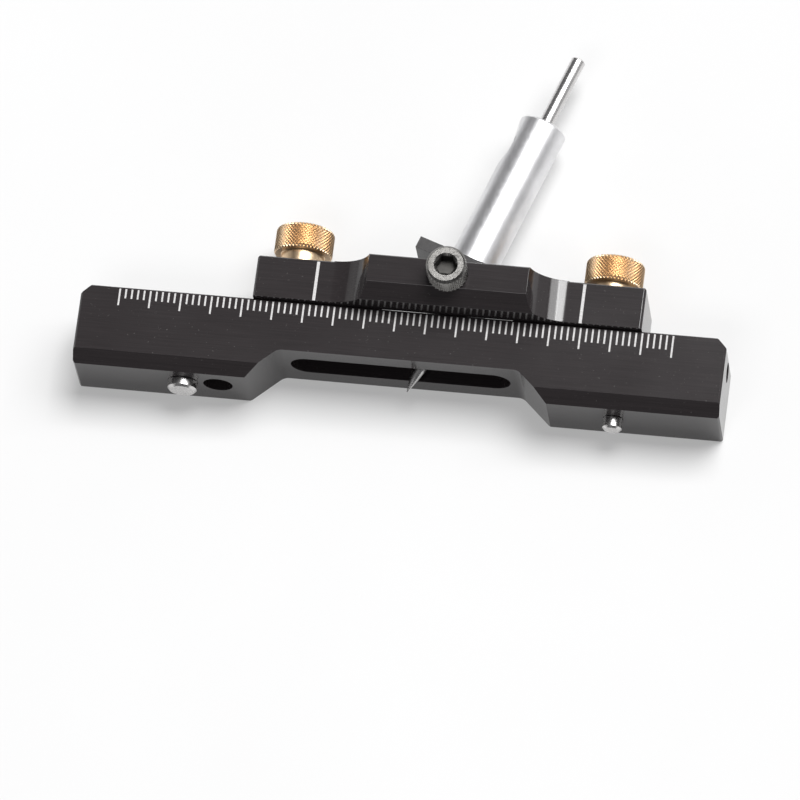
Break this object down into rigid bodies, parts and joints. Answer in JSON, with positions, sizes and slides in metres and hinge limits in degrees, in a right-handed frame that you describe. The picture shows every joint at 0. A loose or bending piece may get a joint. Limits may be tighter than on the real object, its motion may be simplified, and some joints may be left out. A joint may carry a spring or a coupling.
{
  "type": "marking gauge",
  "caption": "Scaled black beam with guide pins in its fence faces and a clamped sliding carriage that swivels a barrel with a scribing needle.",
  "frame": {"origin": "middle of the beam's back face, which the gauge lies on", "axes": "+X along the scale, +Y from the fence faces towards the thumbscrews, +Z out of the scale face"},
  "size_m": [0.105, 0.064, 0.0225],
  "materials": {
    "black_anodised": "black anodised, satin, finely brushed along its length",
    "black_block": "black anodised, satin, milled",
    "white_fill": "white engraved fill, matt",
    "brass": "warm brass, diamond knurled",
    "steel": "turned steel",
    "polished_steel": "ground and polished steel",
    "black_steel": "black oxide steel",
    "bright_aluminium": "turned aluminium, satin"
  },
  "bodies": {
    "beam": {"beam": "black_anodised", "scale_marks": "white_fill"},
    "carriage": {"carriage": "black_anodised", "index_marks": "white_fill"},
    "thumbscrew_left": {"thumb_knob_left": "brass", "thumb_stud_left": "steel"},
    "thumbscrew_right": {"thumb_knob_right": "brass", "thumb_stud_right": "steel"},
    "nut_left": {"t_nut_left": "steel"},
    "nut_right": {"t_nut_right": "steel"},
    "swivel": {"swivel_block": "black_block", "barrel": "bright_aluminium"},
    "clamp": {"clamp_screw": "black_steel"},
    "scriber": {"scriber_rod": "polished_steel"},
    "scriber_lock": {"rod_set_screw": "black_steel"},
    "large_pin": {"guide_pin_large": "polished_steel"},
    "small_pin": {"guide_pin_small": "polished_steel"},
    "large_pin_lock": {"pin_set_screw_large": "black_steel"},
    "spare_lock": {"pin_set_screw_spare": "black_steel"},
    "small_pin_lock": {"pin_set_screw_small": "black_steel"}
  },
  "joints": [
    {"name": "carriage_slide", "type": "slide", "parent": "beam", "child": "carriage", "axis": [1, 0, 0], "range_m": [-0.0183, 0.004]},
    {"name": "barrel_swivel", "type": "hinge", "parent": "carriage", "child": "swivel", "pos_m": [0.00705, 0.0113, 0.0063], "axis": [0, 0, 1], "range_deg": [-1, 39]},
    {"name": "scriber_slide", "type": "slide", "parent": "swivel", "child": "scriber", "axis": [-0.3256, -0.9455, 0], "range_m": [-0.012, 0.01]},
    {"name": "thumbscrew_left_turn", "type": "hinge", "parent": "carriage", "child": "thumbscrew_left", "pos_m": [-0.01835, 0.0138, 0.0063], "axis": [0, 1, 0], "range_deg": [0, 360]},
    {"name": "thumbscrew_right_turn", "type": "hinge", "parent": "carriage", "child": "thumbscrew_right", "pos_m": [0.03245, 0.0138, 0.0063], "axis": [0, 1, 0], "range_deg": [0, 360]},
    {"name": "nut_left_lift", "type": "slide", "parent": "carriage", "child": "nut_left", "axis": [0, -1, 0], "range_m": [0, 0.00071]},
    {"name": "nut_right_lift", "type": "slide", "parent": "carriage", "child": "nut_right", "axis": [0, -1, 0], "range_m": [0, 0.00071]},
    {"name": "clamp_screw_turn", "type": "hinge", "parent": "swivel", "child": "clamp", "pos_m": [0.00705, 0.0113, 0.0185], "axis": [0, 0, 1], "range_deg": [0, 360]},
    {"name": "scriber_lock_turn", "type": "hinge", "parent": "swivel", "child": "scriber_lock", "pos_m": [0.0163, 0.03815, 0.0063], "axis": [-0.9133, 0.3145, 0.2588], "range_deg": [0, 360]},
    {"name": "large_pin_slide", "type": "slide", "parent": "beam", "child": "large_pin", "axis": [0, -1, 0], "range_m": [0, 0.005]},
    {"name": "small_pin_slide", "type": "slide", "parent": "beam", "child": "small_pin", "axis": [0, -1, 0], "range_m": [0, 0.005]},
    {"name": "large_pin_lock_turn", "type": "hinge", "parent": "beam", "child": "large_pin_lock", "pos_m": [-0.0349, -0.003, 0.002], "axis": [0, 0, -1], "range_deg": [0, 360]},
    {"name": "spare_lock_turn", "type": "hinge", "parent": "beam", "child": "spare_lock", "pos_m": [-0.0292, -0.003, 0.002], "axis": [0, 0, -1], "range_deg": [0, 360]},
    {"name": "small_pin_lock_turn", "type": "hinge", "parent": "beam", "child": "small_pin_lock", "pos_m": [0.0351, -0.003, 0.003], "axis": [0, 0, -1], "range_deg": [0, 360]}
  ],
  "couplings": [
    {"joint": "nut_left_lift", "follows": "thumbscrew_left_turn", "m_per_rad": 0.00011141},
    {"joint": "nut_right_lift", "follows": "thumbscrew_right_turn", "m_per_rad": 0.00011141}
  ]
}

# # # # #

Your goal: Extract each line from the listing above, please, and repeat it exactly.

Response to the exercise:
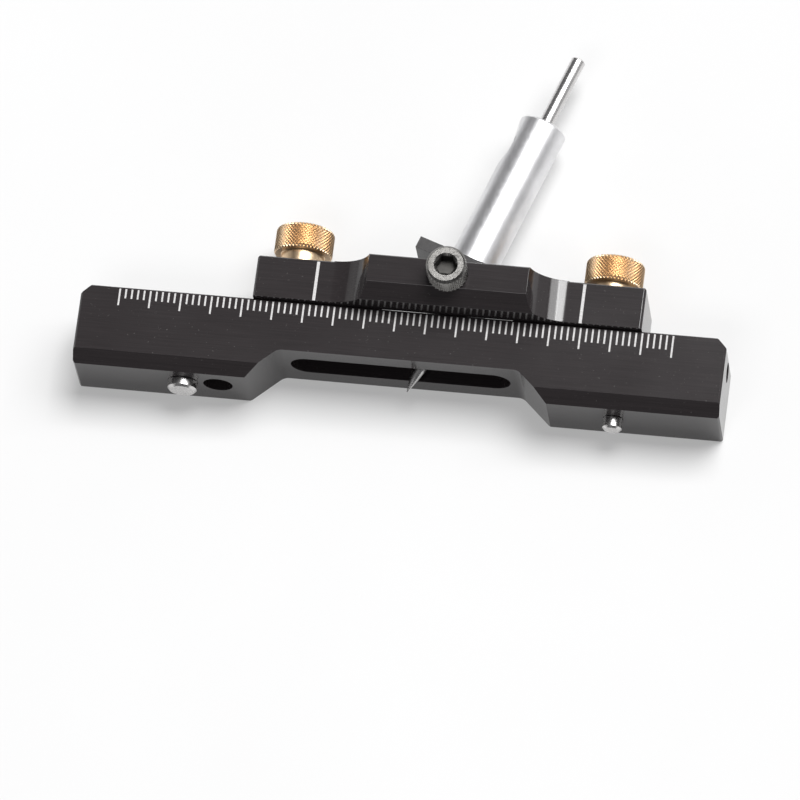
Break this object down into rigid bodies, parts and joints. Answer in JSON, with positions, sizes and slides in metres and hinge limits in degrees, in a right-handed frame that you describe. The picture shows every joint at 0. A loose or bending piece may get a joint. Limits may be tighter than on the real object, its motion may be simplified, and some joints may be left out. A joint may carry a spring or a coupling.
{
  "type": "marking gauge",
  "caption": "Scaled black beam with guide pins in its fence faces and a clamped sliding carriage that swivels a barrel with a scribing needle.",
  "frame": {"origin": "middle of the beam's back face, which the gauge lies on", "axes": "+X along the scale, +Y from the fence faces towards the thumbscrews, +Z out of the scale face"},
  "size_m": [0.105, 0.064, 0.0225],
  "materials": {
    "black_anodised": "black anodised, satin, finely brushed along its length",
    "black_block": "black anodised, satin, milled",
    "white_fill": "white engraved fill, matt",
    "brass": "warm brass, diamond knurled",
    "steel": "turned steel",
    "polished_steel": "ground and polished steel",
    "black_steel": "black oxide steel",
    "bright_aluminium": "turned aluminium, satin"
  },
  "bodies": {
    "beam": {"beam": "black_anodised", "scale_marks": "white_fill"},
    "carriage": {"carriage": "black_anodised", "index_marks": "white_fill"},
    "thumbscrew_left": {"thumb_knob_left": "brass", "thumb_stud_left": "steel"},
    "thumbscrew_right": {"thumb_knob_right": "brass", "thumb_stud_right": "steel"},
    "nut_left": {"t_nut_left": "steel"},
    "nut_right": {"t_nut_right": "steel"},
    "swivel": {"swivel_block": "black_block", "barrel": "bright_aluminium"},
    "clamp": {"clamp_screw": "black_steel"},
    "scriber": {"scriber_rod": "polished_steel"},
    "scriber_lock": {"rod_set_screw": "black_steel"},
    "large_pin": {"guide_pin_large": "polished_steel"},
    "small_pin": {"guide_pin_small": "polished_steel"},
    "large_pin_lock": {"pin_set_screw_large": "black_steel"},
    "spare_lock": {"pin_set_screw_spare": "black_steel"},
    "small_pin_lock": {"pin_set_screw_small": "black_steel"}
  },
  "joints": [
    {"name": "carriage_slide", "type": "slide", "parent": "beam", "child": "carriage", "axis": [1, 0, 0], "range_m": [-0.0183, 0.004]},
    {"name": "barrel_swivel", "type": "hinge", "parent": "carriage", "child": "swivel", "pos_m": [0.00705, 0.0113, 0.0063], "axis": [0, 0, 1], "range_deg": [-1, 39]},
    {"name": "scriber_slide", "type": "slide", "parent": "swivel", "child": "scriber", "axis": [-0.3256, -0.9455, 0], "range_m": [-0.012, 0.01]},
    {"name": "thumbscrew_left_turn", "type": "hinge", "parent": "carriage", "child": "thumbscrew_left", "pos_m": [-0.01835, 0.0138, 0.0063], "axis": [0, 1, 0], "range_deg": [0, 360]},
    {"name": "thumbscrew_right_turn", "type": "hinge", "parent": "carriage", "child": "thumbscrew_right", "pos_m": [0.03245, 0.0138, 0.0063], "axis": [0, 1, 0], "range_deg": [0, 360]},
    {"name": "nut_left_lift", "type": "slide", "parent": "carriage", "child": "nut_left", "axis": [0, -1, 0], "range_m": [0, 0.00071]},
    {"name": "nut_right_lift", "type": "slide", "parent": "carriage", "child": "nut_right", "axis": [0, -1, 0], "range_m": [0, 0.00071]},
    {"name": "clamp_screw_turn", "type": "hinge", "parent": "swivel", "child": "clamp", "pos_m": [0.00705, 0.0113, 0.0185], "axis": [0, 0, 1], "range_deg": [0, 360]},
    {"name": "scriber_lock_turn", "type": "hinge", "parent": "swivel", "child": "scriber_lock", "pos_m": [0.0163, 0.03815, 0.0063], "axis": [-0.9133, 0.3145, 0.2588], "range_deg": [0, 360]},
    {"name": "large_pin_slide", "type": "slide", "parent": "beam", "child": "large_pin", "axis": [0, -1, 0], "range_m": [0, 0.005]},
    {"name": "small_pin_slide", "type": "slide", "parent": "beam", "child": "small_pin", "axis": [0, -1, 0], "range_m": [0, 0.005]},
    {"name": "large_pin_lock_turn", "type": "hinge", "parent": "beam", "child": "large_pin_lock", "pos_m": [-0.0349, -0.003, 0.002], "axis": [0, 0, -1], "range_deg": [0, 360]},
    {"name": "spare_lock_turn", "type": "hinge", "parent": "beam", "child": "spare_lock", "pos_m": [-0.0292, -0.003, 0.002], "axis": [0, 0, -1], "range_deg": [0, 360]},
    {"name": "small_pin_lock_turn", "type": "hinge", "parent": "beam", "child": "small_pin_lock", "pos_m": [0.0351, -0.003, 0.003], "axis": [0, 0, -1], "range_deg": [0, 360]}
  ],
  "couplings": [
    {"joint": "nut_left_lift", "follows": "thumbscrew_left_turn", "m_per_rad": 0.00011141},
    {"joint": "nut_right_lift", "follows": "thumbscrew_right_turn", "m_per_rad": 0.00011141}
  ]
}